Improve Dollar-Based Retention through three levers: reduce churn by implementing customer health scoring and proactive intervention, minimize contractions by demonstrating continuous value and preventing downgrades, and maximize expansions through land-and-expand strategies, cross-sell programs, usage-based pricing, and account-based expansion plays. Tactical improvements include: building a dedicated customer success function, implementing product-led growth motions that drive natural expansion, developing a portfolio of upsell and cross-sell products, creating usage-based pricing that captures customer growth, and using data platforms like Saber to identify expansion signals (hiring, funding, new locations) that indicate readiness to expand. Focus measurement on cohort analysis to understand which customer segments drive highest NRR and double down on those profiles.
Conclusion
Dollar-Based Retention has emerged as the definitive metric for evaluating SaaS business quality and growth sustainability. Unlike vanity metrics that can be manipulated through aggressive acquisition spending, NRR reveals the fundamental health of customer relationships and product-market fit. Investors increasingly prioritize this metric in valuation decisions, with companies achieving 120%+ NRR commanding premium multiples and 130%+ indicating world-class performance that justifies aggressive growth investment.
For revenue operations teams, Dollar-Based Retention provides a north-star metric that aligns sales, marketing, customer success, and product organizations around customer value expansion. Marketing teams focus on acquiring customers with high expansion potential. Sales teams structure initial deals to enable land-and-expand motions. Customer success teams drive adoption, prevent churn, and identify expansion opportunities. Product teams build features that justify price increases and enable natural usage expansion. This metric bridges historically siloed functions around shared outcomes.
As SaaS business models continue evolving toward product-led growth, consumption-based pricing, and multi-product platforms, Dollar-Based Retention will become even more critical.

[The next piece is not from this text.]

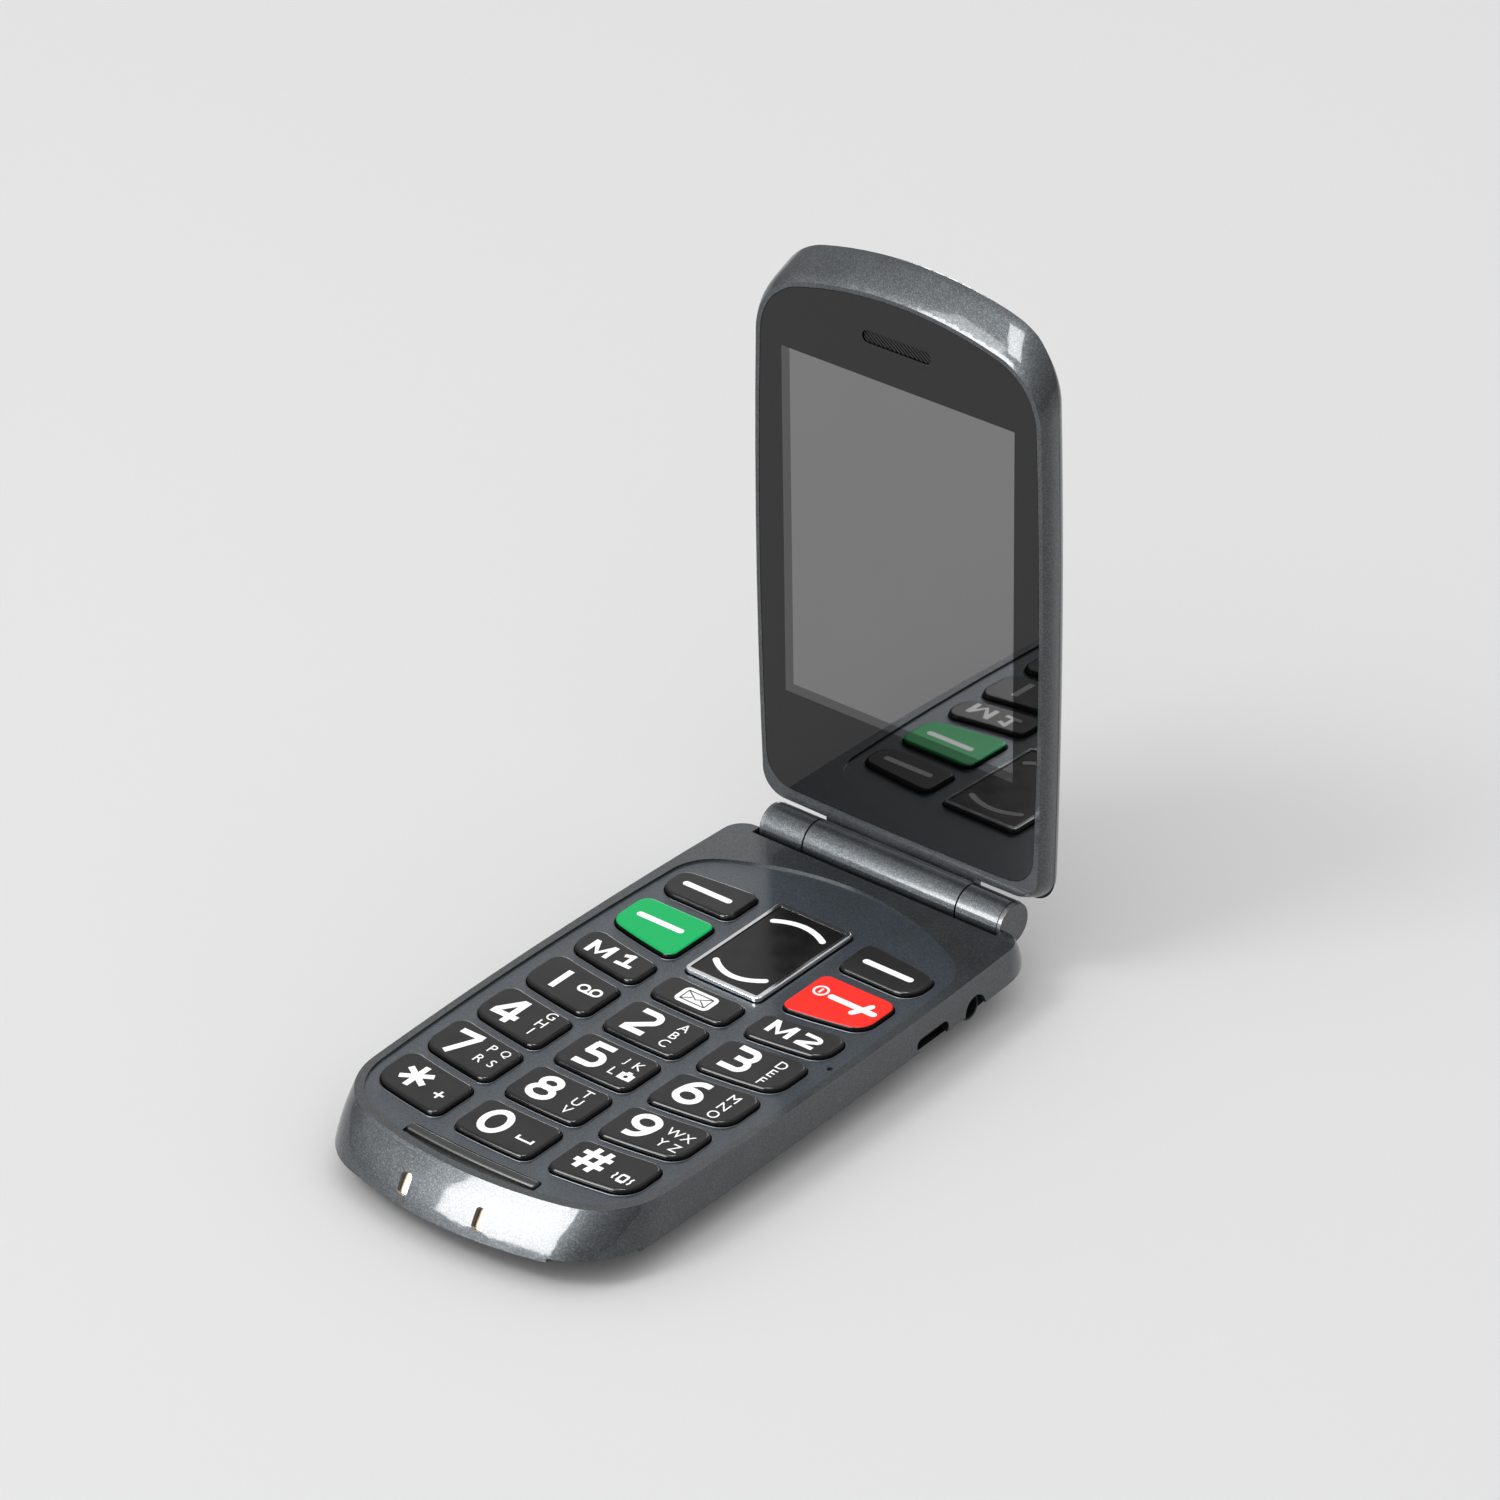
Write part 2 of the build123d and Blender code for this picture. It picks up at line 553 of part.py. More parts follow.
def vibration_motor():
    """The can of the vibration motor."""
    return rod(1.7, -20.0, -11.0, 38.0, HOUSING_Z - 1.7)


def sim_holder():
    """The card tray in front of the battery."""
    tray = box(-13.5, 13.5, -42.0, -26.0, HOUSING_Z - 1.3, HOUSING_Z)
    return tray - box(-12.6, 12.6, -43.0, -27.0, HOUSING_Z - 1.1, HOUSING_Z - 0.3)


def microphone():
    """The microphone under its hole at the right edge."""
    return post(0.95, MIC_PLACE[0], MIC_PLACE[1], BOARD_Z, UNDER_PANEL - 0.05)


# ---------------------------------------------------------------- lid, drawn flat: y from the axis, z = 0 on the axis
def lid_level(off):
    """Height in the lid's own frame of a plane off behind its front face."""
    return -LID_SET - off


def lid_front_sizes(off):
    """Outline of the lid's front frame at a depth: thin rim at the sides, wide slope at the tip."""
    share = min(off / LID_SEAM_TIP, 1.0)
    side = min(off / 1.2, 1.0) ** 0.6
    rise = share ** 0.8
    half = LID_HALF - 0.45 * (1 - side)
    top = GLASS_TOP + GLASS_MARGIN + (LID_TOP - GLASS_TOP - GLASS_MARGIN) * rise
    return (half, half - 0.8, LID_LOW - LID_TUCK * share, top, 0.3, 5.2, 4.2, 10.5 + 2.0 * share)


def lid_back_sizes(off):
    """Outline of the lid's back cover at a depth: it curves in all round towards the flat back."""
    share = (off - LID_SEAM) / (LID_DEPTH - LID_SEAM)
    inset = 0.15 + 1.6 * share + 4.8 * share ** 3
    tip = max(off - LID_SEAM_TIP, 0) / (LID_DEPTH - LID_SEAM_TIP)
    top = LID_TOP - 0.15 - 6.0 * tip ** 2 + min(off - LID_SEAM_TIP, 0) * 0.7
    return (LID_HALF - inset, LID_HALF - 0.8 - inset, LID_LOW - LID_TUCK + inset, top, 0.3, 5.2, 4.2, 12.5)


def lid_stack(sizes, offs, inset=0.0, shift=0.0):
    """A smooth body through the lid's outlines, deepest first."""
    sections = []
    for off in sorted(offs, reverse=True):
        half, half_end, low, top, low_bow, top_bow, low_r, top_r = sizes(off)
        sections.append((
            lid_level(off) + shift,
            (half - inset, half_end - inset, low + inset, top - inset, low_bow, top_bow, low_r - inset, top_r - inset),
        ))
    return stack(sections)


def seam_side(gap, behind):
    """The space on one side of the lid's seam, which runs deeper towards the tip."""
    near, far = lid_level(LID_SEAM + gap), lid_level(LID_SEAM_TIP + gap)
    limit = lid_level(20) if behind else lid_level(-10)
    points = [(-20, near), (84, near), (94, far), (120, far), (120, limit), (-20, limit)]
    lines = [Line(points[i], points[(i + 1) % len(points)]) for i in range(len(points))]
    side = extrude(Plane.YZ * make_face(Curve() + lines), 40, both=True)
    return side


def glass_face(inset):
    """The outline of the glass."""
    return plan(
        LID_HALF - 0.45 - GLASS_MARGIN - inset, LID_HALF - 1.45 - GLASS_MARGIN - inset, GLASS_LOW + inset,
        GLASS_TOP - inset, 0.3, 5.0, 5.0 - inset, 9.8 - inset,
    )


CAMERA_Y = 84.0
CAMERA_R = 3.6
SLOT_Y = 87.2
SLOT_SIZE = (12.7, 2.0)
LEDGE = 1.7                 # depth of the frame's ledge behind the glass
WEB_HALF = 14.2


def lid_front_frame():
    """The lid's painted front: rim, sloping tip, ledge for the glass, and the middle barrel of the hinge."""
    body = lid_stack(lid_front_sizes, (0, 0.6, 1.2, 2.6, LID_SEAM_TIP + 0.2)) - seam_side(0, True)
    hollow = lid_stack(lid_front_sizes, (LEDGE, 2.6, LID_SEAM_TIP + 1.0), LID_WALL)
    body -= hollow
    body -= extrude(Pos(0, 0, lid_level(GLASS_THICK + 0.1)) * glass_face(-0.08), 5)
    body -= box(-VIEW_HALF, VIEW_HALF, VIEW_LOW, VIEW_TOP, lid_level(5), lid_level(-1))
    body -= extrude(Pos(0, SLOT_Y, lid_level(LEDGE + 1)) * stadium(SLOT_SIZE[0] + 0.6, SLOT_SIZE[1] + 0.6), 4)
    web = box(-WEB_HALF, WEB_HALF, 0, LID_LOW + 1.8, -BARREL_R + 0.05, lid_level(0.35))
    barrel = Rot(0, 90, 0) * Cylinder(BARREL_R, 2 * BARREL_HALF)
    body += web + barrel
    bore = PIN_R + PIN_RUN
    body -= Pos((CARTRIDGE_IN - 0.5 + 20) / 2, 0, 0) * Rot(0, 90, 0) * Cylinder(bore, 20.5 - CARTRIDGE_IN)
    body -= Pos((BUSH_IN + 0.5 - 20) / 2, 0, 0) * Rot(0, 90, 0) * Cylinder(bore, 20.5 + BUSH_IN)
    for x, y in LID_BOSSES:
        body += post(1.7, x, y, lid_level(LID_SEAM_TIP), lid_level(LEDGE - 0.1))
        body -= post(0.72, x, y, lid_level(LID_SEAM_TIP + 1), lid_level(LEDGE + 0.4))
    return body


LID_BOSSES = [(-21.0, 10.0), (21.0, 10.0), (-19.0, 84.6), (19.0, 84.6)]


def lid_window():
    """The glossy front window, with the earpiece slot."""
    glass = extrude(Pos(0, 0, lid_level(GLASS_THICK)) * glass_face(0), GLASS_THICK - 0.03)
    glass -= extrude(Pos(0, SLOT_Y, lid_level(2)) * stadium(*SLOT_SIZE), 4)
    return glass


def earpiece_mesh():
    """The mesh in the earpiece slot."""
    return extrude(Pos(0, SLOT_Y, lid_level(0.7)) * stadium(SLOT_SIZE[0] - 0.04, SLOT_SIZE[1] - 0.04), 0.3)


def earpiece_receiver():
    """The earpiece speaker behind the slot."""
    part = box(-6, 6, SLOT_Y - 3, SLOT_Y + 3, lid_level(4.0), lid_level(LEDGE + 0.05))
    return fillet(part.edges().filter_by(Axis.Z), 1.2)


def lcd_panel():
    """The display."""
    return box(-23.4, 23.4, 20.6, 82.2, lid_level(3.2), lid_level(LEDGE + 0.05))


def lcd_tray():
    """The pressed tray behind the display."""
    return box(-23.6, 23.6, 20.4, 82.4, lid_level(3.9), lid_level(3.2))


def lid_board():
    """The small board behind the display."""
    return box(-19, 19, 16, 80, lid_level(4.8), lid_level(4.1))


def display_flex():
    """The flat cable that runs from the lid board down to the hinge."""
    return box(-13.5, -8.5, 5.6, 15.9, lid_level(4.6), lid_level(4.4))


def closing_magnet():
    """The magnet that tells the phone that the lid is shut."""
    return box(-15.0, -9.5, 86.0, 89.0, lid_level(3.6), lid_level(2.0))


def camera_module():
    """The camera behind its window in the lid's back."""
    return box(-4, 4, CAMERA_Y - 4, CAMERA_Y + 4, lid_level(6.6), lid_level(4.9)) + post(
        2.6, 0, CAMERA_Y, lid_level(7.5), lid_level(6.6)
    )


def camera_window():
    """The round camera window, flush with the lid's back."""
    return post(CAMERA_R, 0, CAMERA_Y, lid_level(LID_DEPTH - 0.02), lid_level(LID_DEPTH - 0.8))


def lid_back_cover():
    """The lid's outer cover."""
    offs = (LID_SEAM, 5.0, 6.8, 7.9, LID_DEPTH)
    body = lid_stack(lid_back_sizes, offs)
    body -= lid_stack(lid_back_sizes, offs, LID_WALL, 1.1)
    body -= seam_side(0.12, False)
    body -= post(CAMERA_R + 0.03, 0, CAMERA_Y, lid_level(LID_DEPTH + 1), lid_level(LID_DEPTH - 0.8))
    body -= post(2.8, 0, CAMERA_Y, lid_level(LID_DEPTH + 1), lid_level(5))
    return body


def lid_screws():
    """The four screws in the lid."""
    screws = []
    for x, y in LID_BOSSES:
        shank = post(0.7, x, y, lid_level(LID_SEAM_TIP), lid_level(LEDGE + 0.6))
        screws.append(shank + post(1.3, x, y, lid_level(LID_SEAM_TIP + 0.6), lid_level(LID_SEAM_TIP)))
    return Compound(screws)


# ---------------------------------------------------------------- all the pieces
BASE_PIECES = {
    "upper_casing": upper_casing(),
    "rear_housing": rear_housing(),
    "battery_cover": battery_cover(),
    "battery": battery(),
    "battery_contacts": battery_contacts(),
    "base_screws": base_screws(),
    "main_board": main_board(),
    "key_domes": key_domes(),
    "keypad_mat": keypad_mat(),
    "lid_rest_pad": lid_rest_pad(),
    "charging_contacts": charging_contacts(),
    "usb_socket": usb_socket(),
    "audio_socket": audio_socket(),
    "loudspeaker": loudspeaker(),
    "speaker_mesh": speaker_mesh(),
    "vibration_motor": vibration_motor(),
    "sim_holder": sim_holder(),
    "microphone": microphone(),
    "volume_key": volume_key(),
    "hinge_cap_left": hinge_cap(-1),
    "hinge_cap_right": hinge_cap(1),
    "hinge_cartridge": hinge_cartridge(),
    "hinge_bush": hinge_bush(),
    "nav_ring": nav_ring(),
    "nav_key": nav_key(),
}
LID_PIECES = {
    "lid_front_frame": lid_front_frame(),
    "lid_window": lid_window(),
    "lcd_panel": lcd_panel(),
    "lcd_tray": lcd_tray(),
    "earpiece_mesh": earpiece_mesh(),
    "earpiece_receiver": earpiece_receiver(),
    "lid_board": lid_board(),
    "display_flex": display_flex(),
    "closing_magnet": closing_magnet(),
    "camera_module": camera_module(),
    "camera_window": camera_window(),
    "lid_back_cover": lid_back_cover(),
    "lid_screws": lid_screws(),
}

os.makedirs("parts", exist_ok=True)
for name, piece in BASE_PIECES.items():
    export_step(piece, f"parts/{name}.step")
for name, column, row, radii in KEYS:
    export_step(key(column, row, radii), f"parts/{name}.step")
for name, piece in LID_PIECES.items():
    export_step(LID_PLACE * piece, f"parts/{name}.step")
print("pieces", len(BASE_PIECES) + len(KEYS) + len(LID_PIECES))
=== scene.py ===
# %% [markdown]
# # A folding big-button phone
# The phone lies open on a pale floor with its lid standing up. Its solid pieces come ready made from the
# CAD model. This lesson gives them their finishes, prints the marks on the keys, and sets the light.

# %% Load the frame
import json
import math

import bpy
from mathutils import Matrix, Vector


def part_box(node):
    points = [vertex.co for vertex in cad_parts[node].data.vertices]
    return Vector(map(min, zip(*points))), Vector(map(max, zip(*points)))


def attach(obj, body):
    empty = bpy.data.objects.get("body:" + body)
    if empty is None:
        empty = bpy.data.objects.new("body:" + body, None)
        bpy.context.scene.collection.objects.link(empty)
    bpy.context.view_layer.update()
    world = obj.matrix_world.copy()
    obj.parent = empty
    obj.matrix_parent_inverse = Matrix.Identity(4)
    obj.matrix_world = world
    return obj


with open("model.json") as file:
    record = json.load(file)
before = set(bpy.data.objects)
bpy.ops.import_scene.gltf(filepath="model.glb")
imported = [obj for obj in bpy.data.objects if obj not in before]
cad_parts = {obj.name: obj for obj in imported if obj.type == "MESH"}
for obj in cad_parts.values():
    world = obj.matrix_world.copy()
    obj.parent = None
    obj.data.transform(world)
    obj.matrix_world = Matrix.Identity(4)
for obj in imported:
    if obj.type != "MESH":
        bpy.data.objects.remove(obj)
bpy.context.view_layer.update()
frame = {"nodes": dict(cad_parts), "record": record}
NODES = frame["nodes"]
MM = 0.001
print("CAD pieces", len(NODES))

# %% [markdown]
# ## The camera
# The camera stands in front, to the right and above, far away with a long lens, so the phone's edges stay
# nearly parallel. Its three directions are written as a matrix: right, up, and back.

# %% Camera
CAMERA_PLACE = Vector((0.58675613, -0.64521928, 0.59483484))
CAMERA_FORWARD = Vector((-0.56319406, 0.63750637, -0.52573575))
CAMERA_UP = Vector((-0.31874267, 0.41939255, 0.85000764))
SENSOR = 36.0
LENS = 174.353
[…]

Companies that master the balance of retention and expansion—reducing churn through excellent customer experience while driving expansion through value creation—will build sustainable competitive advantages. The future of B2B SaaS belongs to companies that don't just acquire customers efficiently, but expand them profitably over time, as measured definitively by Dollar-Based Retention.